**EXERCISE PROMPT:** State only the number of lines that include "axes".

**COLLECTED DATA:**
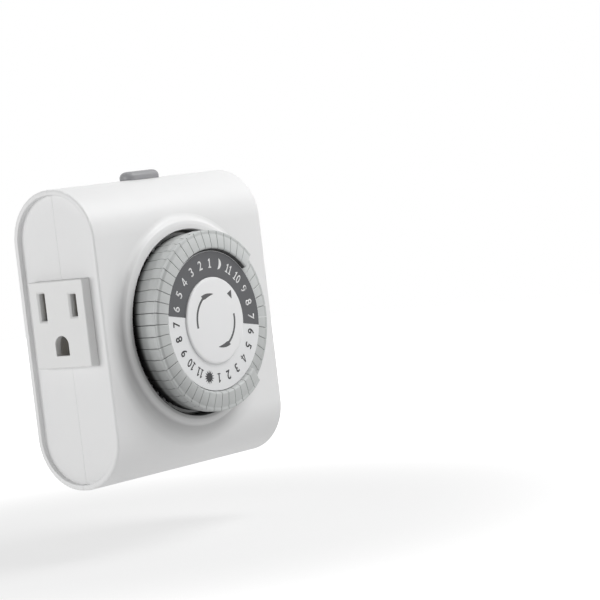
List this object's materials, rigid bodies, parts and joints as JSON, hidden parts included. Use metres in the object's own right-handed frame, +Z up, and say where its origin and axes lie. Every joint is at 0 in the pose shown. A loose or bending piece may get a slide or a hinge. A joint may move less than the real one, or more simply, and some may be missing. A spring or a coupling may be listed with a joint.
{
  "type": "plug-in timer switch",
  "caption": "Plug-in mechanical day timer switch: rounded white case, front dial ringed with push tappets, outlet on each side, grounded plug on the back.",
  "frame": {"origin": "centre of the back face that lies against the wall", "axes": "+Z up, the dial faces -Y, the plug points along +Y into the wall, +X is to the right seen from the front"},
  "size_m": [0.0816, 0.0646, 0.0936],
  "materials": {
    "case_plastic": "moulded, fine satin",
    "outlet_plastic": "moulded, satin",
    "dial_plastic": "moulded, printed day and night halves",
    "hub_plastic": "moulded, printed arrows",
    "tappet_plastic": "moulded, satin grey",
    "slide_plastic": "moulded, mid grey",
    "prong_brass": "bright drawn",
    "strip_brass": "stamped",
    "leaf_bronze": "spring bronze",
    "contact_silver": "silver alloy rivet",
    "plate_plastic": "moulded",
    "gear_plastic": "acetal",
    "lever_plastic": "moulded",
    "spring_steel": "spring steel",
    "screw_steel": "zinc plated",
    "motor_steel": "drawn can",
    "coil_copper": "enamelled copper winding",
    "rotor_ferrite": "bonded ferrite magnet",
    "lead_white": "PVC insulated wire",
    "lead_black": "PVC insulated wire"
  },
  "bodies": {
    "case": {"front_shell": "case_plastic", "rear_shell": "case_plastic", "outlet_block_left": "outlet_plastic", "outlet_block_right": "outlet_plastic", "blade_neutral": "prong_brass", "blade_hot": "prong_brass", "ground_pin": "prong_brass", "neutral_bus": "strip_brass", "switched_bus": "strip_brass", "ground_bus": "strip_brass", "feed_bar": "strip_brass", "fixed_contact": "contact_silver", "movement_plate": "plate_plastic", "plate_screws": "screw_steel", "case_screws": "screw_steel", "hub_cap": "hub_plastic", "motor_can": "motor_steel", "motor_coil": "coil_copper", "lever_pin": "screw_steel", "motor_lead_neutral": "lead_white", "motor_lead_hot": "lead_black"},
    "dial": {"dial": "dial_plastic", "dial_gear": "gear_plastic", "clutch_spring": "spring_steel"},
    "reduction": {"reduction_gear": "gear_plastic"},
    "motor_output": {"motor_pinion": "gear_plastic"},
    "rotor": {"motor_rotor": "rotor_ferrite"},
    "lever": {"follower_lever": "lever_plastic"},
    "leaf": {"switch_leaf": "leaf_bronze", "moving_contact": "contact_silver"},
    "override": {"override_slide": "slide_plastic"},
    "hour_00": {"hour_tappets_00": "tappet_plastic"},
    "hour_01": {"hour_tappets_01": "tappet_plastic"},
    "hour_02": {"hour_tappets_02": "tappet_plastic"},
    "hour_03": {"hour_tappets_03": "tappet_plastic"},
    "hour_04": {"hour_tappets_04": "tappet_plastic"},
    "hour_05": {"hour_tappets_05": "tappet_plastic"},
    "hour_06": {"hour_tappets_06": "tappet_plastic"},
    "hour_07": {"hour_tappets_07": "tappet_plastic"},
    "hour_08": {"hour_tappets_08": "tappet_plastic"},
    "hour_09": {"hour_tappets_09": "tappet_plastic"},
    "hour_10": {"hour_tappets_10": "tappet_plastic"},
    "hour_11": {"hour_tappets_11": "tappet_plastic"},
    "hour_12": {"hour_tappets_12": "tappet_plastic"},
    "hour_13": {"hour_tappets_13": "tappet_plastic"},
    "hour_14": {"hour_tappets_14": "tappet_plastic"},
    "hour_15": {"hour_tappets_15": "tappet_plastic"},
    "hour_16": {"hour_tappets_16": "tappet_plastic"},
    "hour_17": {"hour_tappets_17": "tappet_plastic"},
    "hour_18": {"hour_tappets_18": "tappet_plastic"},
    "hour_19": {"hour_tappets_19": "tappet_plastic"},
    "hour_20": {"hour_tappets_20": "tappet_plastic"},
    "hour_21": {"hour_tappets_21": "tappet_plastic"},
    "hour_22": {"hour_tappets_22": "tappet_plastic"},
    "hour_23": {"hour_tappets_23": "tappet_plastic"}
  },
  "joints": [
    {"name": "dial_turn", "type": "hinge", "parent": "case", "child": "dial", "pos_m": [0, -0.0423, 0], "axis": [0, 1, 0], "continuous": true},
    {"name": "reduction_spin", "type": "hinge", "parent": "case", "child": "reduction", "pos_m": [0.00739, -0.0252, -0.0203], "axis": [0, 1, 0], "continuous": true},
    {"name": "motor_output_spin", "type": "hinge", "parent": "case", "child": "motor_output", "pos_m": [0.01839, -0.0227, -0.02508], "axis": [0, 1, 0], "continuous": true},
    {"name": "rotor_spin", "type": "hinge", "parent": "case", "child": "rotor", "pos_m": [0.01839, -0.016, -0.02508], "axis": [0, 1, 0], "continuous": true},
    {"name": "lever_swing", "type": "hinge", "parent": "case", "child": "lever", "pos_m": [-0.01, -0.022, 0.037], "axis": [1, 0, 0], "range_deg": [0, 4.5], "stiffness_Nm_per_rad": 0.005},
    {"name": "leaf_flex", "type": "hinge", "parent": "case", "child": "leaf", "pos_m": [-0.01, -0.02225, 0.0105], "axis": [-1, 0, 0], "range_deg": [0, 7.5]},
    {"name": "override_travel", "type": "slide", "parent": "case", "child": "override", "axis": [-1, 0, 0], "range_m": [0, 0.0044]},
    {"name": "hour_00_push", "type": "slide", "parent": "dial", "child": "hour_00", "axis": [0, 1, 0], "range_m": [0, 0.0021]},
    {"name": "hour_01_push", "type": "slide", "parent": "dial", "child": "hour_01", "axis": [0, 1, 0], "range_m": [0, 0.0021]},
    {"name": "hour_02_push", "type": "slide", "parent": "dial", "child": "hour_02", "axis": [0, 1, 0], "range_m": [-0.0021, 0]},
    {"name": "hour_03_push", "type": "slide", "parent": "dial", "child": "hour_03", "axis": [0, 1, 0], "range_m": [-0.0021, 0]},
    {"name": "hour_04_push", "type": "slide", "parent": "dial", "child": "hour_04", "axis": [0, 1, 0], "range_m": [-0.0021, 0]},
    {"name": "hour_05_push", "type": "slide", "parent": "dial", "child": "hour_05", "axis": [0, 1, 0], "range_m": [-0.0021, 0]},
    {"name": "hour_06_push", "type": "slide", "parent": "dial", "child": "hour_06", "axis": [0, 1, 0], "range_m": [-0.0021, 0]},
    {"name": "hour_07_push", "type": "slide", "parent": "dial", "child": "hour_07", "axis": [0, 1, 0], "range_m": [-0.0021, 0]},
    {"name": "hour_08_push", "type": "slide", "parent": "dial", "child": "hour_08", "axis": [0, 1, 0], "range_m": [0, 0.0021]},
    {"name": "hour_09_push", "type": "slide", "parent": "dial", "child": "hour_09", "axis": [0, 1, 0], "range_m": [0, 0.0021]},
    {"name": "hour_10_push", "type": "slide", "parent": "dial", "child": "hour_10", "axis": [0, 1, 0], "range_m": [0, 0.0021]},
    {"name": "hour_11_push", "type": "slide", "parent": "dial", "child": "hour_11", "axis": [0, 1, 0], "range_m": [0, 0.0021]},
    {"name": "hour_12_push", "type": "slide", "parent": "dial", "child": "hour_12", "axis": [0, 1, 0], "range_m": [0, 0.0021]},
    {"name": "hour_13_push", "type": "slide", "parent": "dial", "child": "hour_13", "axis": [0, 1, 0], "range_m": [0, 0.0021]},
    {"name": "hour_14_push", "type": "slide", "parent": "dial", "child": "hour_14", "axis": [0, 1, 0], "range_m": [0, 0.0021]},
    {"name": "hour_15_push", "type": "slide", "parent": "dial", "child": "hour_15", "axis": [0, 1, 0], "range_m": [0, 0.0021]},
    {"name": "hour_16_push", "type": "slide", "parent": "dial", "child": "hour_16", "axis": [0, 1, 0], "range_m": [0, 0.0021]},
    {"name": "hour_17_push", "type": "slide", "parent": "dial", "child": "hour_17", "axis": [0, 1, 0], "range_m": [0, 0.0021]},
    {"name": "hour_18_push", "type": "slide", "parent": "dial", "child": "hour_18", "axis": [0, 1, 0], "range_m": [0, 0.0021]},
    {"name": "hour_19_push", "type": "slide", "parent": "dial", "child": "hour_19", "axis": [0, 1, 0], "range_m": [0, 0.0021]},
    {"name": "hour_20_push", "type": "slide", "parent": "dial", "child": "hour_20", "axis": [0, 1, 0], "range_m": [0, 0.0021]},
    {"name": "hour_21_push", "type": "slide", "parent": "dial", "child": "hour_21", "axis": [0, 1, 0], "range_m": [0, 0.0021]},
    {"name": "hour_22_push", "type": "slide", "parent": "dial", "child": "hour_22", "axis": [0, 1, 0], "range_m": [0, 0.0021]},
    {"name": "hour_23_push", "type": "slide", "parent": "dial", "child": "hour_23", "axis": [0, 1, 0], "range_m": [0, 0.0021]}
  ],
  "couplings": [
    {"joint": "reduction_spin", "follows": "dial_turn", "ratio": -5},
    {"joint": "motor_output_spin", "follows": "dial_turn", "ratio": 15},
    {"joint": "leaf_flex", "follows": "lever_swing", "ratio": 1.5238}
  ]
}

**SOLUTION FOR THIS EXERCISE:** 2